For each subsequent hole, add one new feature: a cardboard ramp, a toilet paper roll tunnel, a book bridge, a turn. Let your child engineer each obstacle and test it before moving to the next hole.

4. Number each hole.

Write the hole number on a flag (paper taped to a straw or pencil) and plant it near each cup. This turns a scatter of objects into an official course.

5. Play a round.

Take turns: one parent and one child, or two children. Count strokes honestly—this is a gentle introduction to keeping score and accepting results that aren't always what we hoped.

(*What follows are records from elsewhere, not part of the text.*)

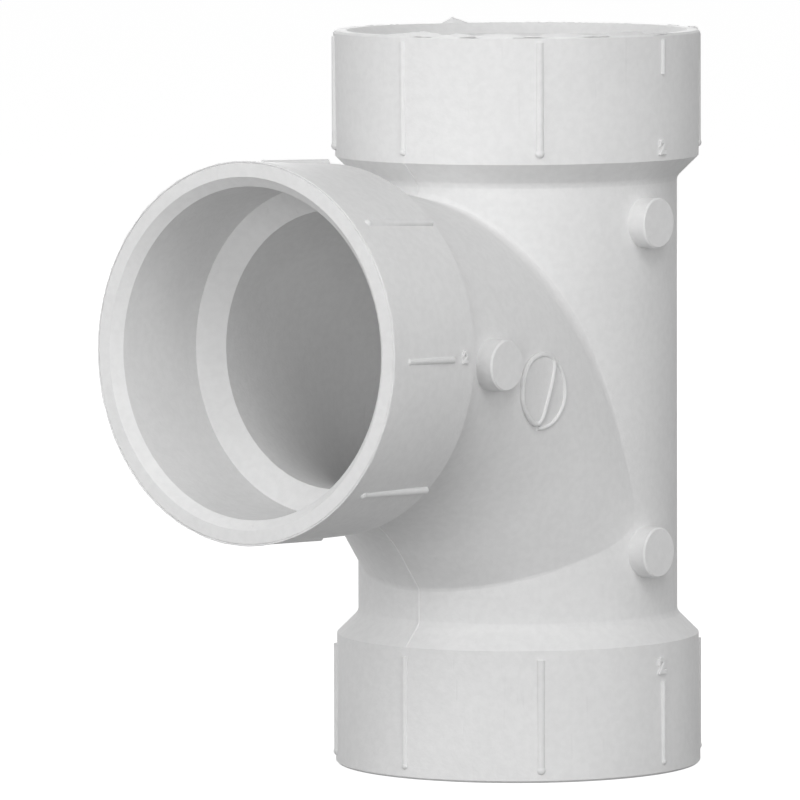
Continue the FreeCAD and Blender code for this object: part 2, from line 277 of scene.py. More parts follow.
pits = node(tree, "ShaderNodeBump", {
    "Height": clouds(1500, 2.0, 0.0, 1.0), "Strength": 0.5, "Distance": 0.00003,
})
sinks = node(tree, "ShaderNodeBump", {
    "Height": clouds(70, 1.0, 0.0, 1.0), "Strength": 0.5, "Distance": 0.00012,
    "Normal": pits.outputs["Normal"],
})
scores = node(tree, "ShaderNodeBump", {
    "Height": sum_of(tree, "SUBTRACT", 1.0, rubbed), "Strength": 0.4, "Distance": 0.00004,
    "Normal": sinks.outputs["Normal"],
})
tree.links.new(scores.outputs["Normal"], skin.inputs["Normal"])
for slot in range(len(tee.data.materials)):
    tee.data.materials[slot] = pvc
print("PVC nodes:", len(tree.nodes), "on", len(tee.data.polygons), "faces")

# %% [markdown]
# ## Where the surfaces are
#
# Every mark below sits on the moulding, so each needs a rule that says where the skin is. The tee
# is all cones, a cylinder and a part of a ring, so a few lines of arithmetic do what ray casting
# could do, and they give the same answer each time. Lengths are in millimetres here, because that
# is how a maker thinks of them, and become metres when a point is placed.

# %% Where the skin is
MM = 0.001
TOP = cad_box[1][2] / MM                         # upper rim; the lower rim is at 0
RIM_RADIUS, HUB_DRAFT = 34.4, math.tan(math.radians(0.75))
BARREL_RADIUS = 30.05
BRANCH_RADIUS, BEND_RADIUS = 29.9, 55.2
BEND_CENTRE = (-55.2, 25.952)                    # y and z
BRANCH_HEIGHT, PITCH = 79.258, math.radians(2.0)
BRANCH_REACH, BRANCH_RIM, BRANCH_DRAFT = 80.506, 34.8, math.tan(math.radians(1.6))
OUTWARD = Vector((0, -math.cos(PITCH), math.sin(PITCH)))
UPWARD = Vector((0, math.sin(PITCH), math.cos(PITCH)))


def on_run_hub(angle, height, proud=0.0):
    """A point on the outside of a hub of the run; the angle is from +X towards +Y."""
    radius = RIM_RADIUS - HUB_DRAFT * min(height, TOP - height) + proud
    return Vector((radius * math.cos(angle), radius * math.sin(angle), height)) * MM


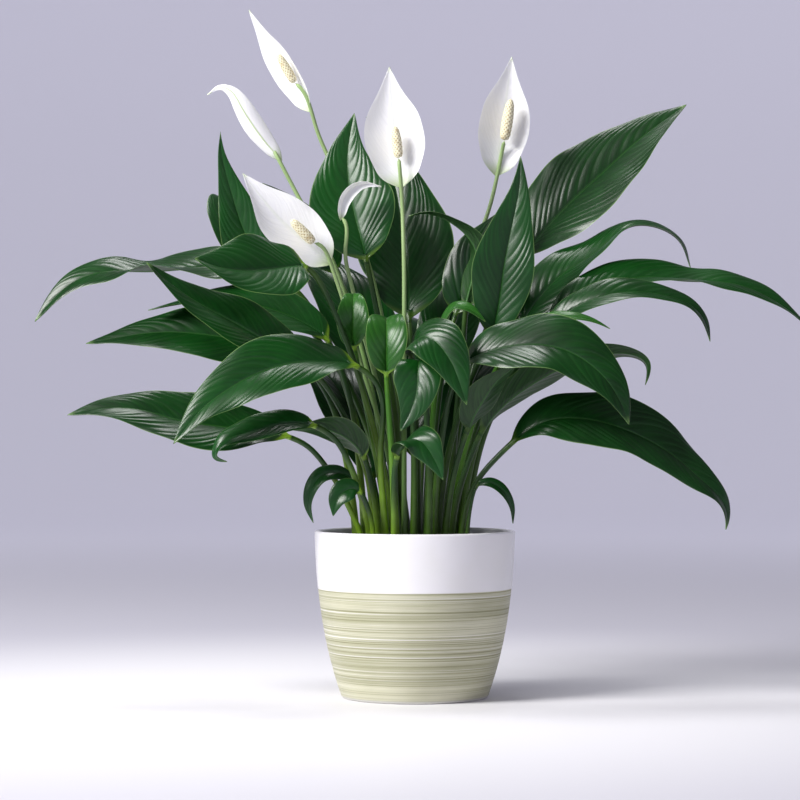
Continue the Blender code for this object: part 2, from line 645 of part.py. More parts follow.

6. Redesign and play again.

After a round, ask: "Is any hole too hard? Too easy? Should we add something?" Invite your child to modify the course. This design-test-revise cycle is genuine engineering thinking.

🎓 Skills Your Child Will Develop

  • Spatial Engineering — Designing a course that physically works—where a ball will actually travel from start to cup—requires testing hypotheses about space, angle, and force. This is hands-on physics.
  • Measurement and Estimation — "How far away should the starting line be?" and "Is this tunnel wide enough for the ball?" are informal measurement problems that build mathematical intuition.
  • Persistence and Iteration — When a tunnel collapses or a ramp sends the ball the wrong direction, your child has to troubleshoot and fix it. This iterative problem-solving builds the persistence that challenging academic work requires.
  • Turn-Taking and Sportsmanship — Mini golf requires waiting while someone else takes their shot, counting strokes honestly, and being graceful when you get a higher score than you wanted. These social-emotional skills are best practiced in low-stakes, fun contexts.
  • Gross Motor Control — Aiming and hitting a small ball with a makeshift club develops hand-eye coordination, body alignment, and fine motor control in a whole-body context.

Tips & Variations

  • Outdoor version: Take it to the backyard. Use garden stepping stones as obstacles, a frisbee as the hole, and a stick as the club. Natural terrain adds real challenge.
  • Theme the course: Build a jungle golf course (toilet roll palm trees, stuffed animal "wildlife"), a space course (foil-wrapped craters, glow-in-the-dark tape), or a fairy tale course (a castle made from blocks, a dragon obstacle).
  • Challenge round: After playing normally, add a "challenge rule" to each hole: you must putt with your eyes closed on hole 2, or you must use your non-dominant hand on hole 4.
  • Obstacle kit: After building once, keep the materials in a bin so the course can be rebuilt quickly on any rainy day. Experienced builders add more sophistication with each rebuild.
  • Score tracking: Make a simple scorecard on paper. Even children who can't yet read numbers can count tally marks. The ritual of keeping score makes the game feel official.

My Two Cents

The moment a child taps a ball through a toilet paper roll tunnel they built themselves and it drops into the paper cup at the other end, they light up in a way that purchased toys rarely produce. There's a specific pride in something that works because you made it work—and mini golf is the perfect size of project for a preschooler to design, build, test, and play in a single afternoon.